CARICOM reaffirms that international law strictly prohibits the government of one State from unilaterally seizing, annexing or incorporating the territory of another state.  An affirmative vote as aforesaid opens the door to the possible violation of this fundamental tenet of international law.

It is to be emphasised that the land and water in question — the Essequibo Region of Guyana — comprises more than two-thirds of the whole of Guyana itself.

CARICOM notes that the language of two questions approved to be posed in the Referendum seeks an affirmation and implementation of  Venezuela’s stance on the issue “by all means, according to/with the Law.”  It is open to reasonable persons to conclude that “by all means”, includes means of force or war.

CARICOM earnestly hopes that Venezuela is not raising the prospect of using force or military means to get its own way in this controversy over territory.  After all, it has been the long-standing position of Latin American and Caribbean countries, including Venezuela, that our Region must remain a Zone of Peace.

Meanwhile, CARICOM insists that the Referendum proposed by Venezuela has no validity, bearing, or standing in international law in relation to this controversy; the Referendum is a purely domestic construct, but its summary effect is likely to undermine peace, tranquility, security, and more, in our Region.
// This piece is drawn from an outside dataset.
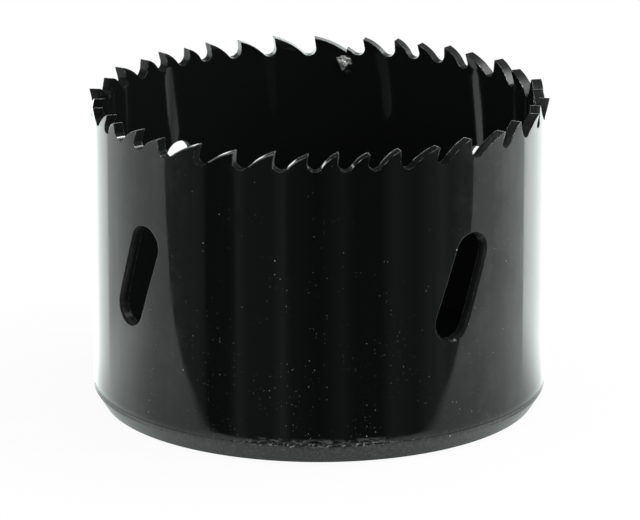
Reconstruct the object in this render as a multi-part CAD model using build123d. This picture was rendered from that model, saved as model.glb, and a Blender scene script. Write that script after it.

CARICOM reiterates its support for the judicial process and expresses the hope that Venezuela will engage fully in that process before the International Court of Justice which has determined that it has the jurisdiction in the case brought before it to determine the validity of the 1899 Arbitral Award which Venezuela questions. The Court’s final decision will ensure a resolution that is peaceful, equitable and in accordance with international law.